3. Quantified Uncertainty: Demonstrated that astrophysical uncertainties in the local speed distribution are not the dominant limitation for current experiments; systematic detector uncertainties are often larger.
4. Data Release: Provided tabulated speed distributions and best-fit Maxwell-Boltzmann parameters ($v_0, v_{esc}$) for use in future direct detection studies.

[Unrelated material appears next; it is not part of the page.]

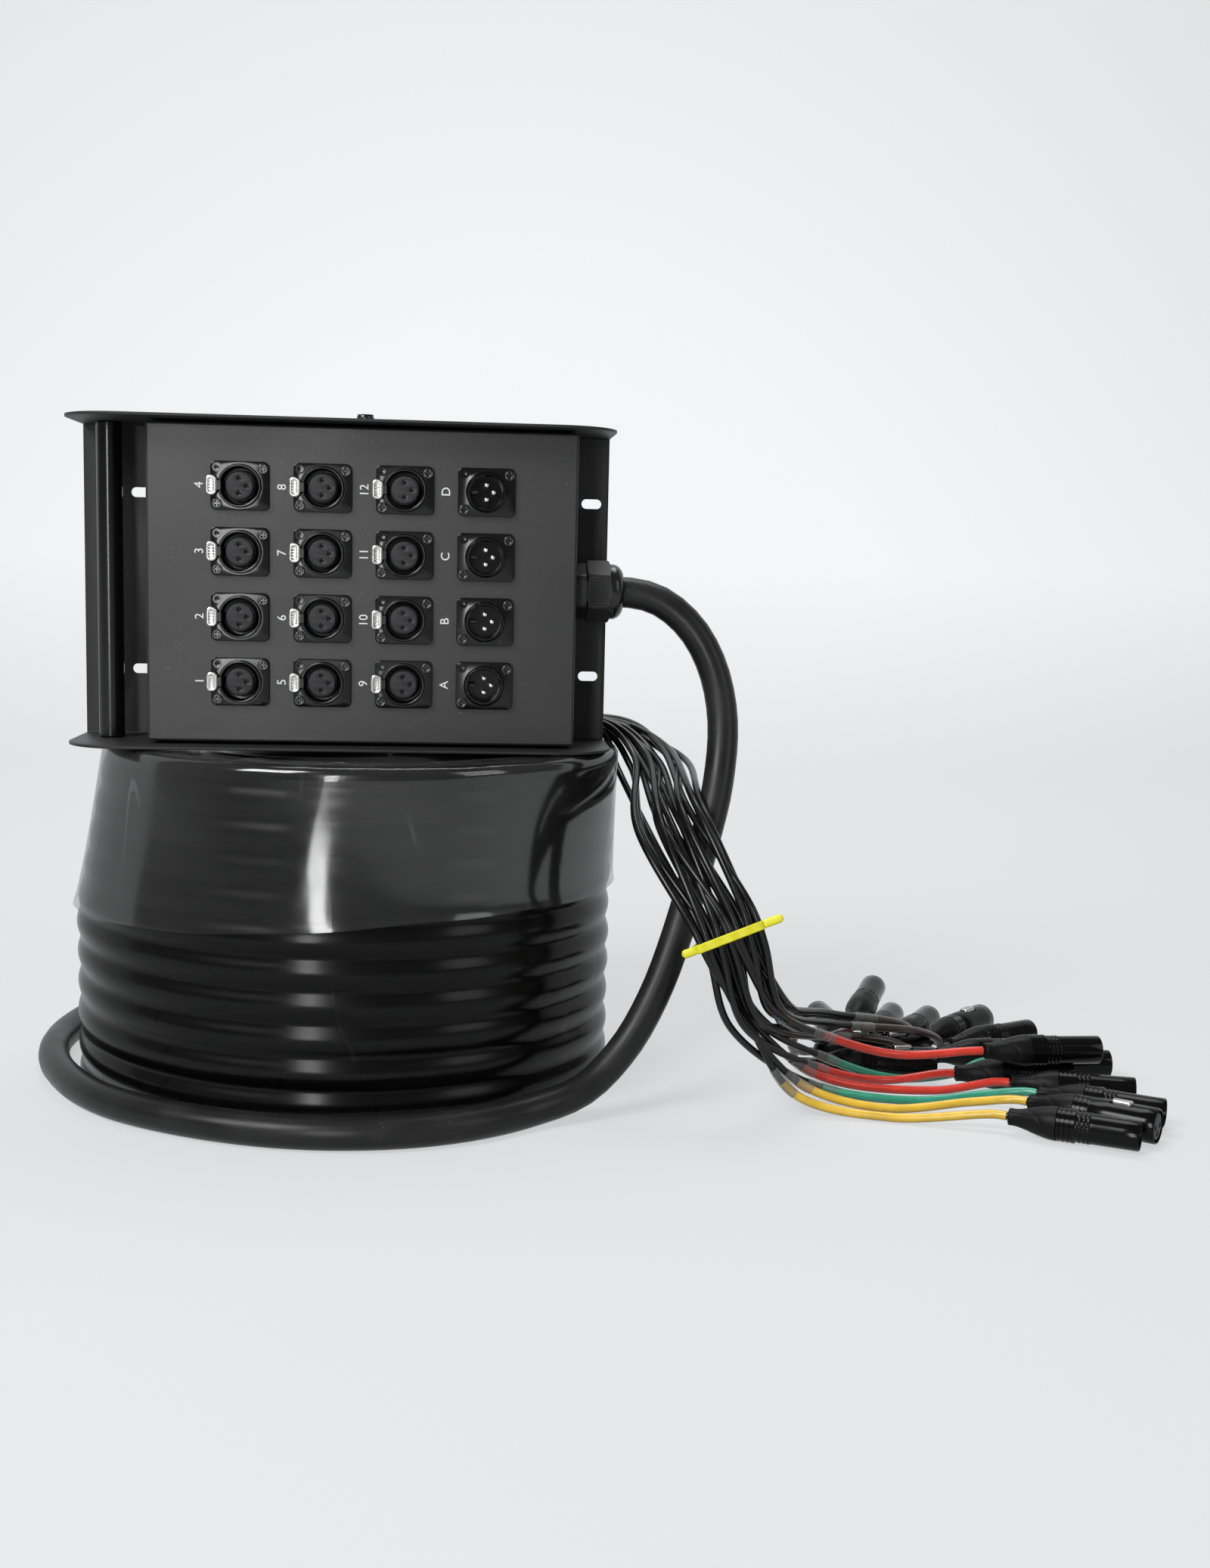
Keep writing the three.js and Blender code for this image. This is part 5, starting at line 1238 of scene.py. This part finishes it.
def backdrop_paper():
    """Matt paper that glows by itself where it is seen: paler up the wall, and round a point behind the object."""
    paper = bpy.data.materials.new("backdrop_paper")
    paper.use_nodes = True
    tree = paper.node_tree
    place = on_object(tree)
    height = node(tree, "SeparateXYZ", {0: place}).outputs[2]
    wall = graded(tree, height, 0.0, 0.3, 0.56, 0.69)
    halo = graded(tree, far_from(tree, place, HALO_CENTRE), 2.3, 0.6, 0.0, 0.13)
    glow = calc(tree, "MULTIPLY", calc(tree, "ADD", wall, halo), seen_rays(tree))
    for key, value in (("Base Color", PAPER_GREY), ("Roughness", 0.9), ("Specular IOR Level", 0.1),
                       ("Emission Color", COOL_WHITE), ("Emission Strength", glow)):
        feed(tree, shader_of(paper).inputs[key], value)
    return paper


def backdrop():
    """A pale sweep: a level floor that turns up into a wall over a quarter circle."""
    turn = np.linspace(0, np.pi / 2, 16)[1:]
    wall_y = SWEEP_START + SWEEP_RADIUS
    y = np.concatenate([[-FLOOR_REACH, SWEEP_START], SWEEP_START + SWEEP_RADIUS * np.sin(turn), [wall_y]])
    z = np.concatenate([[0.0, 0.0], SWEEP_RADIUS - SWEEP_RADIUS * np.cos(turn), [WALL_HEIGHT]])
    points = np.stack(np.broadcast_arrays([-FLOOR_REACH, FLOOR_REACH], y[:, None], z[:, None]), -1)
    index = np.arange(points.size // 3).reshape(-1, 2)
    quads = np.stack([index[:-1, 0], index[:-1, 1], index[1:, 1], index[1:, 0]], -1)
    mesh = bpy.data.meshes.new("backdrop")
    mesh.from_pydata(points.reshape(-1, 3).tolist(), [], quads.tolist())
    mesh.polygons.foreach_set("use_smooth", np.ones(len(mesh.polygons), bool))
    mesh.materials.append(backdrop_paper())
    sheet = bpy.data.objects.new("backdrop", mesh)
    scene.collection.objects.link(sheet)


def lamp(name, at, towards, size, power):
    """A soft rectangular lamp that looks at a point."""
    light = bpy.data.lights.new(name, "AREA")
    light.shape, light.size, light.size_y, light.energy = "RECTANGLE", *size, power
    back = unit(np.array(at, float) - towards)
    right = unit(np.cross([0, 0, 1.0], back))
    aimed(bpy.data.objects.new(name, light), right, np.cross(back, right), back, at)


def studio():
    """A broad key lamp at the upper left, a fill at the right, one above, a narrow upright one beside the camera,
    and an even surround that is dim as a light and paler where it is seen."""
    lamp("key_lamp", (-1.5, -1.6, 2.0), (0.05, 0, 0.2), (1.1, 1.1), 68)
    lamp("fill_lamp", (2.1, -1.5, 1.3), (0.1, 0, 0.2), (0.9, 1.6), 10)
    lamp("top_lamp", (0.1, 0.7, 2.3), (0.1, 0, 0.2), (1.8, 1.0), 30)
    lamp("strip_lamp", (-0.35, -1.75, 0.5), (0, 0, 0.16), (0.2, 0.8), 9)
    scene.world = bpy.data.worlds.new("surround")
    scene.world.use_nodes = True
    tree = scene.world.node_tree
    air = tree.nodes["Background"]
    feed(tree, air.inputs["Color"], AIR_WHITE)
    feed(tree, air.inputs["Strength"], 0.1)
    seen = node(tree, "Background", {"Color": COOL_WHITE, "Strength": 0.2})
    both = node(tree, "MixShader", {0: seen_rays(tree), 1: air.outputs[0], 2: seen.outputs[0]})
    feed(tree, tree.nodes["World Output"].inputs["Surface"], both.outputs[0])


backdrop()
studio()
scene.view_settings.view_transform = "Standard"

5. Significance and Implications

• Re-evaluating Limits: The paper suggests that previous fears of large astrophysical uncertainties obscuring DM signals may be overstated. The "halo-to-halo" variance is manageable and does not preclude robust interpretation of null results or potential signals.
• Focus Shift: Since astrophysical uncertainties are now understood to be $\lesssim 60\%$ (and often lower), the community should prioritize reducing systematic experimental uncertainties, such as detector response functions near energy thresholds and nuclear form factors.
• Standardization: The authors provide a "global fit" (Table I) for the MW speed distribution ($v_0 = 240 \pm 11$ km/s, $v_{esc} = 567 \pm 43$ km/s) that marginalizes over halo variance, offering a more robust input for experimental analyses than the canonical SHM values.

In conclusion, this work bridges the gap between high-fidelity cosmological simulations and experimental dark matter searches, demonstrating that with proper scaling, simulations can reliably predict local DM kinematics with uncertainties that are no longer the limiting factor in direct detection sensitivity.